### Task description
Return every line of the material exactly.

### Records excerpted from a collection
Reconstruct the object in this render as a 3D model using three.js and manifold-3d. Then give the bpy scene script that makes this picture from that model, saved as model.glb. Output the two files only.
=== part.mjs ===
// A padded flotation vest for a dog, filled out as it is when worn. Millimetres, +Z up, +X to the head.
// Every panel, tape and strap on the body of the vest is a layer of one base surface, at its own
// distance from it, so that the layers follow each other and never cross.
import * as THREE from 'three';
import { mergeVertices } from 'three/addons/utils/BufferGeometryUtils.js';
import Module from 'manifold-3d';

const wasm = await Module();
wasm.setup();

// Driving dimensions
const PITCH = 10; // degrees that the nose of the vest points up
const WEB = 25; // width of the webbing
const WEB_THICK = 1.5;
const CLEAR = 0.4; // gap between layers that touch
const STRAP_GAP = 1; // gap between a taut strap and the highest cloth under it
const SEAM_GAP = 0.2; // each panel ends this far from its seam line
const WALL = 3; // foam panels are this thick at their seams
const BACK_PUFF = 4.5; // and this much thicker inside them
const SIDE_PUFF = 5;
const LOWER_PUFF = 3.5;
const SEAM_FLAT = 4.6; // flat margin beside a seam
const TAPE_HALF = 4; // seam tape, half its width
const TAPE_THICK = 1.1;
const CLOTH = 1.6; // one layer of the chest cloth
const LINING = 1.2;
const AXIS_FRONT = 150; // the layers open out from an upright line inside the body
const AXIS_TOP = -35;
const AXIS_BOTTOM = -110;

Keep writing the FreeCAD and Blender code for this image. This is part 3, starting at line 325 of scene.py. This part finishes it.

### In response
Reconstruct the object in this render as a 3D model using three.js and manifold-3d. Then give the bpy scene script that makes this picture from that model, saved as model.glb. Output the two files only.
=== part.mjs ===
// A padded flotation vest for a dog, filled out as it is when worn. Millimetres, +Z up, +X to the head.
// Every panel, tape and strap on the body of the vest is a layer of one base surface, at its own
// distance from it, so that the layers follow each other and never cross.
import * as THREE from 'three';
import { mergeVertices } from 'three/addons/utils/BufferGeometryUtils.js';
import Module from 'manifold-3d';

const wasm = await Module();
wasm.setup();

// Driving dimensions
const PITCH = 10; // degrees that the nose of the vest points up
const WEB = 25; // width of the webbing
const WEB_THICK = 1.5;
const CLEAR = 0.4; // gap between layers that touch
const STRAP_GAP = 1; // gap between a taut strap and the highest cloth under it
const SEAM_GAP = 0.2; // each panel ends this far from its seam line
const WALL = 3; // foam panels are this thick at their seams
const BACK_PUFF = 4.5; // and this much thicker inside them
const SIDE_PUFF = 5;
const LOWER_PUFF = 3.5;
const SEAM_FLAT = 4.6; // flat margin beside a seam
const TAPE_HALF = 4; // seam tape, half its width
const TAPE_THICK = 1.1;
const CLOTH = 1.6; // one layer of the chest cloth
const LINING = 1.2;
const AXIS_FRONT = 150; // the layers open out from an upright line inside the body
const AXIS_TOP = -35;
const AXIS_BOTTOM = -110;

Keep writing the FreeCAD and Blender code for this image. This is part 3, starting at line 325 of scene.py. This part finishes it.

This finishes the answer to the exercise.